Sim: terror. Medo. Angústia. Raiva.
Beleza. Compaixão. Empatia. Amor. Carinho. Pertencimento. Ressignificados.
Reencontros. Despedidas. Como não acessar tais sensações quando iniciada de
forma tão nua e crua a jornada através dos mecanismos de funcionamento daquilo
que mais me encanta e ao mesmo tempo mais me assusta: minha própria mente e tudo
que ela é capaz de ser, sentir, esconder, silenciar, gritar, compreender,
enaltecer, retroceder, adoecer, transparecer, criar, amar, odiar, pulsar,
apreender, conhecer, vivenciar, desejar.
Confesso que assim como em todas as
outras vezes em que comecei uma nova empreitada, nesta também tinha aquela voz
interna a me dizer: mais uma das tuas, não? Até onde você irá? Quanto tempo
para desistir? E o que irá fazer, dizer, inventar quando mais essa “invencionice”
(neologia necessária e com licença poética) se transformar em mais uma das tuas
ideias mirabolantes, perfeitas, idealizadas e fracassadas por terem sido construídas
no ar e sem fundamento?
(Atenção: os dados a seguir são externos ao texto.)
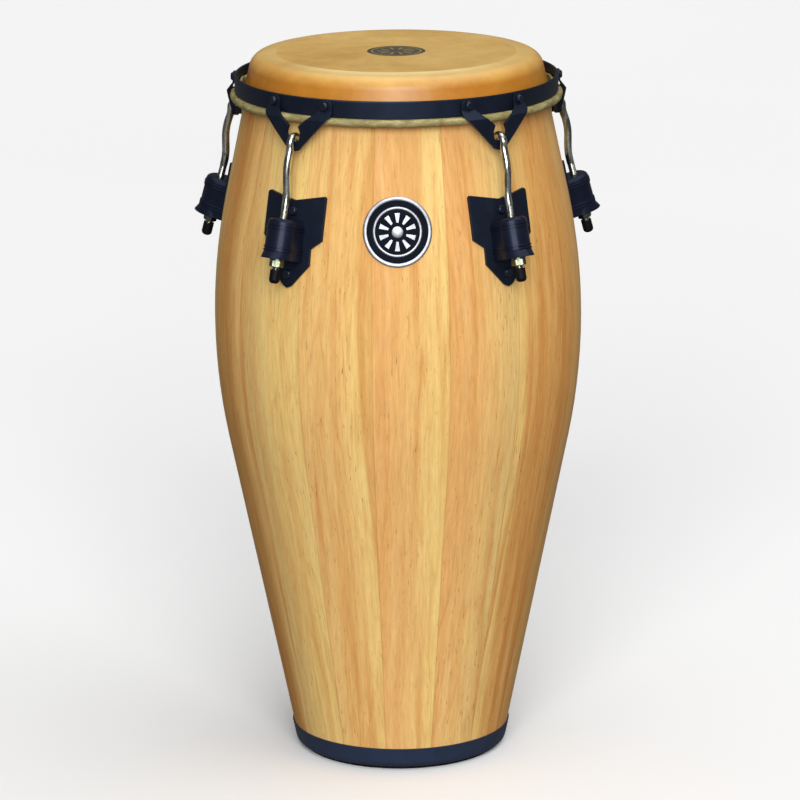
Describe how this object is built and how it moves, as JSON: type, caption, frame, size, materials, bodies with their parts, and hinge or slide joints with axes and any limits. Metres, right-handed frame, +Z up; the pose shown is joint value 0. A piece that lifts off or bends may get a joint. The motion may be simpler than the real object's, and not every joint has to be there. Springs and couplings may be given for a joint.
{
  "type": "conga drum",
  "caption": "Tall barrel-bellied wooden hand drum with a hide head, a steel tension ring on hooked tuning rods with nuts under side lugs, and a banded rubber foot.",
  "frame": {"origin": "on the drum's axis at the floor, in the centre of the open foot", "axes": "+Z up the axis to the head; -Y towards the badge, midway between two lugs; +X to the right as the badge is faced"},
  "size_m": [0.4316, 0.4193, 0.751],
  "materials": {
    "wood_light": "pale yellow hardwood, satin lacquer, vertical grain",
    "wood_amber": "honey hardwood, satin lacquer, vertical grain",
    "wood_rose": "pinkish tan hardwood, satin lacquer, vertical grain",
    "hide": "natural tan rawhide, smooth, slightly translucent look, mottled",
    "hide_edge": "rough rolled rawhide edge, yellowish and speckled",
    "black_steel": "gloss black powder coat with a blue tint",
    "black_casting": "gloss black coat over a pressed housing",
    "chrome_rod": "bright plated threaded rod",
    "zinc_nut": "yellow zinc plate",
    "plain_steel": "plain zinc-plated steel",
    "black_rubber": "soft matt black rubber",
    "badge_metal": "brushed rim round a black enamelled centre"
  },
  "bodies": {
    "shell": {"stave_01": "wood_rose", "stave_02": "wood_light", "stave_03": "wood_amber", "stave_04": "wood_light", "stave_05": "wood_rose", "stave_06": "wood_amber", "stave_07": "wood_light", "stave_08": "wood_rose", "stave_09": "wood_amber", "stave_10": "wood_light", "stave_11": "wood_amber", "stave_12": "wood_rose", "stave_13": "wood_light", "stave_14": "wood_amber", "stave_15": "wood_light", "drumhead_skin": "hide", "lug_plate_1": "black_steel", "lug_plate_2": "black_steel", "lug_plate_3": "black_steel", "lug_plate_4": "black_steel", "lug_plate_5": "black_steel", "lug_barrel_1": "black_casting", "lug_barrel_2": "black_casting", "lug_barrel_3": "black_casting", "lug_barrel_4": "black_casting", "lug_barrel_5": "black_casting", "nut_washers": "zinc_nut", "backing_plates": "plain_steel", "bracket_bolts": "black_steel", "bracket_nuts": "plain_steel", "badge": "badge_metal", "bottom_band": "black_steel", "foot_ring": "black_rubber"},
    "rim": {"tension_ring": "black_steel", "skin_tuck_roll": "hide_edge", "flesh_hoop_wire": "plain_steel", "hook_rivets": "black_steel", "hook_plate_1": "black_steel", "hook_plate_2": "black_steel", "hook_plate_3": "black_steel", "hook_plate_4": "black_steel", "hook_plate_5": "black_steel"},
    "rod_1": {"tension_rod_1": "chrome_rod", "rod_cap_1": "black_rubber"},
    "nut_1": {"tuning_nut_1": "zinc_nut"},
    "rod_2": {"tension_rod_2": "chrome_rod", "rod_cap_2": "black_rubber"},
    "nut_2": {"tuning_nut_2": "zinc_nut"},
    "rod_3": {"tension_rod_3": "chrome_rod", "rod_cap_3": "black_rubber"},
    "nut_3": {"tuning_nut_3": "zinc_nut"},
    "rod_4": {"tension_rod_4": "chrome_rod", "rod_cap_4": "black_rubber"},
    "nut_4": {"tuning_nut_4": "zinc_nut"},
    "rod_5": {"tension_rod_5": "chrome_rod", "rod_cap_5": "black_rubber"},
    "nut_5": {"tuning_nut_5": "zinc_nut"}
  },
  "joints": [
    {"name": "rim_travel", "type": "slide", "parent": "shell", "child": "rim", "axis": [0, 0, -1], "range_m": [-0.002, 0.006]},
    {"name": "rod_slide_1", "type": "slide", "parent": "shell", "child": "rod_1", "axis": [-0.1571, -0.2162, -0.9636], "range_m": [-0.00209, 0.00624]},
    {"name": "rod_slide_2", "type": "slide", "parent": "shell", "child": "rod_2", "axis": [0.1571, -0.2162, -0.9636], "range_m": [-0.00209, 0.00624]},
    {"name": "rod_slide_3", "type": "slide", "parent": "shell", "child": "rod_3", "axis": [0.2542, 0.0826, -0.9636], "range_m": [-0.00209, 0.00624]},
    {"name": "rod_slide_4", "type": "slide", "parent": "shell", "child": "rod_4", "axis": [0, 0.2672, -0.9636], "range_m": [-0.00209, 0.00624]},
    {"name": "rod_slide_5", "type": "slide", "parent": "shell", "child": "rod_5", "axis": [-0.2542, 0.0826, -0.9636], "range_m": [-0.00209, 0.00624]},
    {"name": "nut_turn_1", "type": "hinge", "parent": "shell", "child": "nut_1", "pos_m": [-0.12299, -0.16928, 0.5624], "axis": [0.1571, 0.2162, 0.9636], "continuous": true},
    {"name": "nut_turn_2", "type": "hinge", "parent": "shell", "child": "nut_2", "pos_m": [0.12299, -0.16928, 0.5624], "axis": [-0.1571, 0.2162, 0.9636], "continuous": true},
    {"name": "nut_turn_3", "type": "hinge", "parent": "shell", "child": "nut_3", "pos_m": [0.19901, 0.06466, 0.5624], "axis": [-0.2542, -0.0826, 0.9636], "continuous": true},
    {"name": "nut_turn_4", "type": "hinge", "parent": "shell", "child": "nut_4", "pos_m": [0, 0.20925, 0.5624], "axis": [0, -0.2672, 0.9636], "continuous": true},
    {"name": "nut_turn_5", "type": "hinge", "parent": "shell", "child": "nut_5", "pos_m": [-0.19901, 0.06466, 0.5624], "axis": [0.2542, -0.0826, 0.9636], "continuous": true}
  ],
  "couplings": [
    {"joint": "rod_slide_1", "follows": "rim_travel", "ratio": 1.0377},
    {"joint": "rod_slide_2", "follows": "rim_travel", "ratio": 1.0377},
    {"joint": "rod_slide_3", "follows": "rim_travel", "ratio": 1.0377},
    {"joint": "rod_slide_4", "follows": "rim_travel", "ratio": 1.0377},
    {"joint": "rod_slide_5", "follows": "rim_travel", "ratio": 1.0377},
    {"joint": "nut_turn_1", "follows": "rim_travel", "rad_per_m": 5216.3},
    {"joint": "nut_turn_2", "follows": "rim_travel", "rad_per_m": 5216.3},
    {"joint": "nut_turn_3", "follows": "rim_travel", "rad_per_m": 5216.3},
    {"joint": "nut_turn_4", "follows": "rim_travel", "rad_per_m": 5216.3},
    {"joint": "nut_turn_5", "follows": "rim_travel", "rad_per_m": 5216.3}
  ]
}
O Super Ego julgador e perfeitamente conveniente nos
momentos em que meu Ego necessita bater em retirada para as rotas de fuga, já
tentou se sobrepor. Já deu as caras por essa mente que tenta se posicionar de
forma mais clara e verdadeira, sem tanto medo, tanta opressão e autopiedade. Um
verdadeiro embate, digno de horas de insônia, de crises de ansiedade, mecanismos
de defesa e fugas. Mas também de conhecimento, de resiliência, amadurecimento e
sede. Sede de algo mais, de comprometimento, de motivação, de pertencimento.
Sede de mim mesma, da minha essência e do que é essencial e vital.
Id, ego, super ego, eu. Mais alguns
alter egos, algumas personas e toda minha criatividade e necessidade de tecer
narrativas capazes de me manter em uma constante roda viva de possibilidades,
indagações, questionamentos e inquietações. Uma mente inquieta, é o que sou. E
acredito que mentes inquietas assim o são por muito terem sido silenciadas.
Mas a beleza da psicanálise está em
justamente ser voz para todos esses silêncios, todos esses gritos mudos.
Possibilidade em lançar luz e conhecimento àquilo que por muito tempo ficou
sendo sufocado. Uma área de conhecimento em que o próprio conhecimento não é
estático, não é ortodoxo e nem pré-concebido. Apesar de ter bases teóricas
capazes de traçar e demarcar princípios, pilares e fundamentos essenciais para
quem por ela se interessar e quiser ter um norte a seguir, um farol a iluminar
a rota, o caminho a ser percorrido será único, exclusivo, personalizado e com
horizontes com capacidade de expansão infinita e imensurável: tal qual nossa
mente.
O primeiro módulo dessa jornada de
formação em psicanálise foi ao mesmo tempo um soco no estômago e um afago. Um
cair e levantar em espirais de emoções, racionalizações e movimentos de
abertura e introspecção. Levei o triplo do tempo programado (idealizado?) para
concluir, estive em lugares, pensamentos, sombras e escuridão que em outros
tempos, seriam insuportáveis e me levariam a desistir. Mas só por hoje, eu
escolho continuar. E amanhã também. Me comprometendo a vivenciar, aprender e
estudar a psicanálise como uma forma de (re)conhecer quem eu sou de verdade. Ou
pelo menos na medida do que eu for capaz de suportar e entender. Até descobrir
novos limites e possibilidades dessa que com certeza é a mais extraordinária
ferramenta humana: nossa mente. E tudo que ela possa significar.